LONG POND, Pa. — The gray sedan inched along in traffic toward the finish line, then stopped, and a teenager in a graduation gown hopped out and grabbed her diploma.
Her name — Janae Allure Tabb — echoed across the long, empty grandstand as the announcer read it. Down the track, her grandmother raised her hands in the air outside another car when Janae’s class picture appeared on the Jumbotron.
After that, there was nothing but open road in front of Janae’s car, a straightaway to summer, to adulthood, to the hair salon she wants to open in Atlanta. Her father wanted her to pin the pedal to the floor, literally. So she did, speeding toward the first turn much faster than any boys did at Pocono Raceway during one of Pennsylvania’s unique graduation ceremonies Thursday night.

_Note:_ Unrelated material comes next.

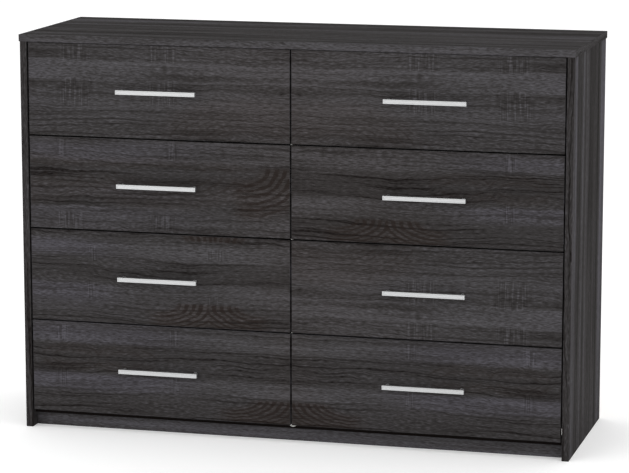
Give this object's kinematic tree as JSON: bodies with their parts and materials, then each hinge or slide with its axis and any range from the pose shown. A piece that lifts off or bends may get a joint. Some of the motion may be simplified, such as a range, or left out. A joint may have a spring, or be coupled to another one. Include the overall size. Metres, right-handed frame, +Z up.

“Get it, girl!” Asa Tabb shouted, as she zoomed past him.
The 126 seniors at Jim Thorpe Area High School in Carbon County were last together in school on March 13. Then, COVID-19 restrictions went into place, canceling many milestones in their final lap. No prom. No spring sports. And graduation appeared to be on the rocks, as well, with Carbon County in the yellow phase, which limits gatherings.

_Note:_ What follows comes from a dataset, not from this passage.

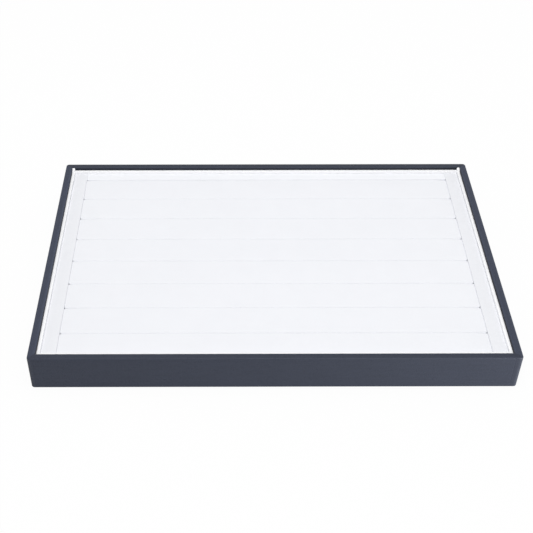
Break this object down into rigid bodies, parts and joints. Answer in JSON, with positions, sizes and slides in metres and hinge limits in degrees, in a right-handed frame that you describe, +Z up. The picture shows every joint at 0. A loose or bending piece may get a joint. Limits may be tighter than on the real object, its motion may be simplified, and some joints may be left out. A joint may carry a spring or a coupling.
{
  "type": "ring display tray",
  "caption": "Low rectangular display tray with a dark leatherette frame and a white lift-out padded insert whose rolls hold rings in the slits between them.",
  "frame": {"origin": "centre of the tray's underside", "axes": "+X to the right along the ring rolls, +Y to the back, +Z up"},
  "size_m": [0.35, 0.24, 0.029],
  "materials": {
    "leatherette": "matte fine-grained dark slate-navy leatherette",
    "board": "fibreboard",
    "pin_steel": "bright drawn wire",
    "felt": "dark felt",
    "liner_fabric": "white microfibre over card",
    "card": "grey board",
    "foam": "white foam",
    "pad_fabric": "white short-pile microfibre"
  },
  "bodies": {
    "tray": {"rail_front": "board", "rail_back": "board", "rail_left": "board", "rail_right": "board", "corner_pins": "pin_steel", "wrap_front": "leatherette", "wrap_back": "leatherette", "wrap_left": "leatherette", "wrap_right": "leatherette", "base_board": "board", "base_felt": "felt", "liner_front": "liner_fabric", "liner_back": "liner_fabric", "liner_left": "liner_fabric", "liner_right": "liner_fabric"},
    "insert": {"insert_card": "card", "side_pad_left_core": "foam", "side_pad_right_core": "foam", "back_strip_core": "foam", "roll_1_core": "foam", "roll_2_core": "foam", "roll_3_core": "foam", "roll_4_core": "foam", "roll_5_core": "foam", "roll_6_core": "foam", "roll_7_core": "foam", "front_roll_core": "foam", "side_pad_left_cover": "pad_fabric", "side_pad_right_cover": "pad_fabric", "back_strip_cover": "pad_fabric", "roll_1_cover": "pad_fabric", "roll_2_cover": "pad_fabric", "roll_3_cover": "pad_fabric", "roll_4_cover": "pad_fabric", "roll_5_cover": "pad_fabric", "roll_6_cover": "pad_fabric", "roll_7_cover": "pad_fabric", "front_roll_cover": "pad_fabric"}
  },
  "joints": [
    {"name": "insert_lift", "type": "slide", "parent": "tray", "child": "insert", "axis": [0, 0, 1], "range_m": [0, 0.04]}
  ]
}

“It seemed like all we were telling these kids was ‘No,’” said John Rushefski, superintendent of the Jim Thorpe Area School District.
In stepped Pocono Raceway in Monroe County with 2.5 miles of “Yes.” The state’s only NASCAR track, known as the “tricky triangle” for its unique three-turn track, Pocono seats 76,812, enough to social-distance the whole school if needed. With all racing on hold at the track, owners decided they could host a few hundred people for graduations.

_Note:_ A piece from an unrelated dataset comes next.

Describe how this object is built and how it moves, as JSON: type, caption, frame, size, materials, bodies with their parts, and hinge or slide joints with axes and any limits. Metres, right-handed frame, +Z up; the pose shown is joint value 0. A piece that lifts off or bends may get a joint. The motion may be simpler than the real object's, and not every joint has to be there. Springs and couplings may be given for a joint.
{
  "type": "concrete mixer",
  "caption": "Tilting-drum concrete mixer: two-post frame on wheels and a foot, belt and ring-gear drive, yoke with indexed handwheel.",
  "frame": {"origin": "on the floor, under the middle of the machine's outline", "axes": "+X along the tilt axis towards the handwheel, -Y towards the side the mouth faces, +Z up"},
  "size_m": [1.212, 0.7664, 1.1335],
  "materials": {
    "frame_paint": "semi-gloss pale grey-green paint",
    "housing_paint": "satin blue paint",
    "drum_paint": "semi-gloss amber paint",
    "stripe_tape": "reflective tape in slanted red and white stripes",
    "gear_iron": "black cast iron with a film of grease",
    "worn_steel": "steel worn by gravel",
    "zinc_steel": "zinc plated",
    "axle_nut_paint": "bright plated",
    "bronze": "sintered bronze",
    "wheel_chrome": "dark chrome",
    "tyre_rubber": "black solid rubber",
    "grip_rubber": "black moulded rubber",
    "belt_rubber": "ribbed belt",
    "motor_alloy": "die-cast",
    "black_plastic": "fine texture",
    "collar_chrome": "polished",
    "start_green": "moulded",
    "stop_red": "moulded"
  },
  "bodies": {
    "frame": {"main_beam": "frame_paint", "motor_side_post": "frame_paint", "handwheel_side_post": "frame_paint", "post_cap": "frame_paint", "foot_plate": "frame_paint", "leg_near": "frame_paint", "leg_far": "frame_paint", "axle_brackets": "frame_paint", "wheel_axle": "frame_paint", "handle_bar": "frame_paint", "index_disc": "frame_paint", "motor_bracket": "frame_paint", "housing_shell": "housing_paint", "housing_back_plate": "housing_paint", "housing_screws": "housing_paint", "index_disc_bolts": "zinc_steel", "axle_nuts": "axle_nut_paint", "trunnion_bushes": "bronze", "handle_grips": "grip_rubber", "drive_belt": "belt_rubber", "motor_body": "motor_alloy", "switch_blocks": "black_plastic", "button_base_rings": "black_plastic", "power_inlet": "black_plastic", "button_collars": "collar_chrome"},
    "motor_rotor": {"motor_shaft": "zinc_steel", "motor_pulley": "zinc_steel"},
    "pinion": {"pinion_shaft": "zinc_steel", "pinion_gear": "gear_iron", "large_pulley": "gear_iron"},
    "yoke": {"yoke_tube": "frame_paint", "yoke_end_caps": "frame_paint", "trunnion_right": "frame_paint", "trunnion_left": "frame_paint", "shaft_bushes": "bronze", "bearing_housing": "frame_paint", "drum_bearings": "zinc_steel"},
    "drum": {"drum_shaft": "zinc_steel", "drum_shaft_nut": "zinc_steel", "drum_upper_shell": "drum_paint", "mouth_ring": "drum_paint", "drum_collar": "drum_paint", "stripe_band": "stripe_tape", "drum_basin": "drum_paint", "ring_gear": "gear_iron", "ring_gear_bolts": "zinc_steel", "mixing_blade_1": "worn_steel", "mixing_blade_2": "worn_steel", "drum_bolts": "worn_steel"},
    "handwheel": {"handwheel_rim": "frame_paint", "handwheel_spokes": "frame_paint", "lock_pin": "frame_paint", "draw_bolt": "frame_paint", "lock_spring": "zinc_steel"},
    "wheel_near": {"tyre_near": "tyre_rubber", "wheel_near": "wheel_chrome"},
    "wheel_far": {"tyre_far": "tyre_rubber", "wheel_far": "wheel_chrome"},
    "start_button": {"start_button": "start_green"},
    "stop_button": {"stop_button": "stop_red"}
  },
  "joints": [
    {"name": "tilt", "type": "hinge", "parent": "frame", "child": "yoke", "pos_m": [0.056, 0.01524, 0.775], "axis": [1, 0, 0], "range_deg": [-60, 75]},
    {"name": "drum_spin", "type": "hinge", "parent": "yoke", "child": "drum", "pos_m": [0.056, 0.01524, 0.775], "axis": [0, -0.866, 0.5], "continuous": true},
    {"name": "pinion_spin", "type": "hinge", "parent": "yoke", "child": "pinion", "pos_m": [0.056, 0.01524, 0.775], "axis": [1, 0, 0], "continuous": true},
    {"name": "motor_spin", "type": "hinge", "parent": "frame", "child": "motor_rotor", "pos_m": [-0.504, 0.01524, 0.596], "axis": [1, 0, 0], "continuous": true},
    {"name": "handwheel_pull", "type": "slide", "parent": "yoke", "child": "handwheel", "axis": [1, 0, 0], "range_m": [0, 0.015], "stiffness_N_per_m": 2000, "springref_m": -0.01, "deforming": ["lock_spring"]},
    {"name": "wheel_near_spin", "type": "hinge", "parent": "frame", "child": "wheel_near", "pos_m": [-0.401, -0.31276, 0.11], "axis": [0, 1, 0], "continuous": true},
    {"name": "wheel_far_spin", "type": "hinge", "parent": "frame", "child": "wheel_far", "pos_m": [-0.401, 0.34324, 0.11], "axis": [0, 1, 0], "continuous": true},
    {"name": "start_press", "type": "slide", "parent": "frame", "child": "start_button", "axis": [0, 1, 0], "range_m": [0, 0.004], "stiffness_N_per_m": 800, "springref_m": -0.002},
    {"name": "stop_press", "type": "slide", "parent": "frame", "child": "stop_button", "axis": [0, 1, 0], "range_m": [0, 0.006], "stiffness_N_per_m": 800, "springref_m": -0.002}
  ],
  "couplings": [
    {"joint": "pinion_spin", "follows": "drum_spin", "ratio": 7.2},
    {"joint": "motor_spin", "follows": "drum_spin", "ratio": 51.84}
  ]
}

"It is all about our local Class of 2020 students and giving them the chance to celebrate all they have accomplished during their high school careers,” CEO Nick Igdalsky said in a statement.
Family members were able to pull onto the track’s long straightaway for the 5 p.m. ceremony. Many had fastened balloons and signs to their cars. The students or a parent drove single file past them, each stopping at the finish line to get out and grab their diplomas.
Rushefski said the district paid $4,500 to have graduation at the racetrack, with the money going to staffing, electronics, and a fireworks display. Notre Dame High School of East Stroudsburg was the first school to have its graduation at the track, with 51 seniors getting their diplomas on May 30. In total, the track was hosting eight graduations with 1,800 local students.
Pocono Raceway’s first NASCAR race will be on the weekend of June 27-28, without fans.
“It’s a bit surreal,” said Scott Pompa, vice president of the Jim Thorpe school board. “But I am really glad this is happening for our graduates, because they’ve really been ripped off.”
The commencement was broadcast on FM radio, and the Jumbotrons, which normally show speeding cars and the occasional wreck, replayed videos of teens being teens, before COVID-19.
“We missed out last semester and our chance, for some of us, to say our final goodbyes, but our story is about much more than what we lost in the past few months,” class president Cobe Cameron Frycklund said in a prerecorded message played on the Jumbotron.
On the track, Frycklund’s parents sat in their car, watching. He’ll be playing tackle for Bloomsburg University’s football team later this year.
“This is about as good as it’s going to get for the kids. They’ll never forget this,” said his mother, Shannon Frycklund.
James Adames, 18, was one of the first graduates to drive down Pocono’s victory lane. Cars beeped as he passed by.
“I’m proud our school did this,” Adames, a basketball player at Jim Thorpe, said as he drove.
A handful of students, and one parent, hit the gas hard on the track in Chevy Camaros and Ford Mustangs.
Janae Tabb, 17, drove an Acura.
“This is different, for sure,” she said after she did a full lap on the track. “But we made the best out of it.”